An improved understanding of groundwater quality threats could help better manage groundwater resources and mitigate threats to global water supplies
This blog is based on the recent essay in Hydrogeology Journal ‘Groundwater quality – global challenges, emerging threats and novel approaches’ by Claudia Ruz Vargas and Dan Lapworth.
Groundwater is an essential resource for mankind. It is vital for drinking water, food production and sustaining river flows and wetlands and as such, it needs to be protected. One important aspect is its quality, which can be affected by both human activities and naturally occurring contaminants. Today, global groundwater resources are under unprecedented pressure from a wide range of factors, all of which can potentially deteriorate its quality. But what are these factors?
Factors affecting groundwater quality
Some aquifers are inherently more susceptible to contamination than others due to their geological characteristics. There are also other major factors with a negative impact, such as:
- urbanisation (both planned and informal settlements)
- intensification of coastal pumping
- intensification of food production and other agricultural practices
- climate change and sea-level rise
In addition, there are also emerging threats related to anthropogenic (produced by human activities) chemicals. Thousands of them are in commonly used, daily products, posing a direct threat to groundwater quality and human health.
Several broad groups of contaminants of emerging concern (CEC) are now receiving more attention but many of them remain unregulated by the law. These include:
- some pharmaceuticals
- some personal care products
- veterinary products
- per-and polyfluoroalkyl substances (PFAS)
Moreover, as a product of the increasing presence of nutrients and pharmaceuticals, pesticides and heavy metals, polluted groundwater systems can contribute to the development of antimicrobial resistance (AMR), an important emerging global health challenge. AMR occurs when bacteria, viruses, fungi and parasites no longer respond to medicines, making infections more resistant and harder to treat and increasing the risk of the spread of disease.
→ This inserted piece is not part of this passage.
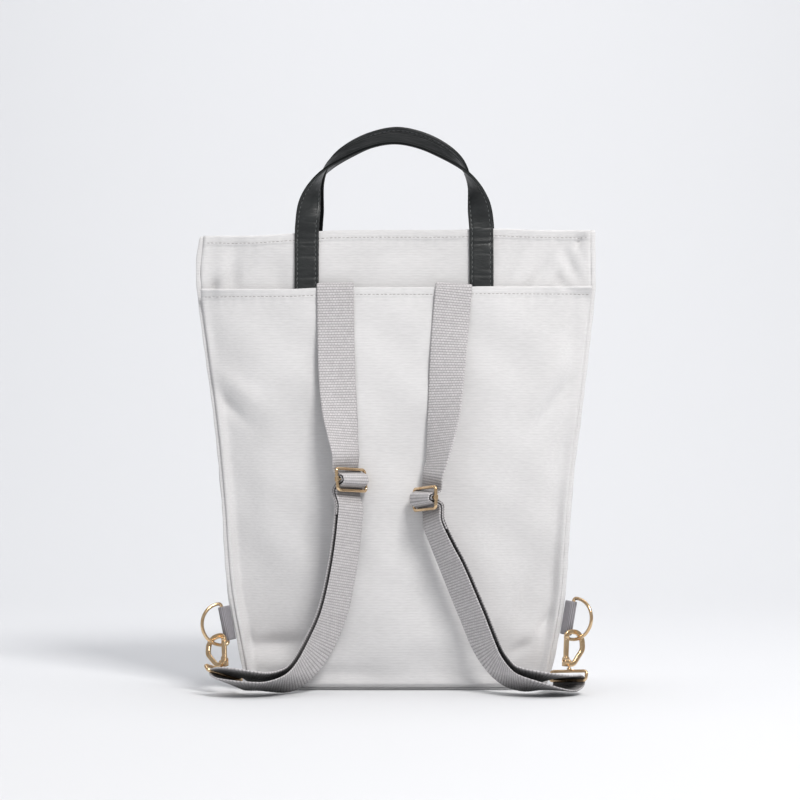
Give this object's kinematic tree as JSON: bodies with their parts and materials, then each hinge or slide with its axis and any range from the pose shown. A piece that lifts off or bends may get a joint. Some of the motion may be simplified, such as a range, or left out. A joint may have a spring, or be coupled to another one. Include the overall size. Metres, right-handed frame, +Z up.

How can data science help?
The good news is that there are novel approaches to assessing groundwater pollution related to the development of geoinformatics, remote sensing and data science. The rapid recent development of molecular and ‘omics’ approaches to isolating and sequencing key microbial targets in environmental samples is a considerable development. It not only contributes to an increasingly accurate identification and enumeration of microbes, but also allows us to:
- pinpoint likely contaminant sources
- use whole-genome sequencing to concurrently identify AMR, virulence and biofilm formation genes
- apply fingerprinting techniques to elucidate microbial genetic substructure
Other techniques involve gas and liquid chromatography mass spectroscopy (GC/LC-MS), which, coupled with some relatively recent advances, has significantly enhanced its application for surveillance purposes. New time-of-flight semi-quantitative approaches, multiparameter sondes and microtoxicity assays or probes are also promising methods.
Managing groundwater resources
To manage groundwater resources and mitigate threats to water supplies globally, we need an improved understanding of groundwater quality threats from both widely regulated or monitored contaminants (e.g. nitrate; arsenic; salinity) and less widely monitored, emerging contaminants. This can help us adapt to a range of global changes, but it can only happen if we continue progressing towards assessing threats and prioritising measures for monitoring and protecting this resource, as well as human and ecosystem health. To do this, we need to improve our surveillance of water-quality threats and our understanding of their links to human activities and health outcomes, including those from emerging hazardous contaminants, and improve the visibility and sharing of groundwater-quality datasets.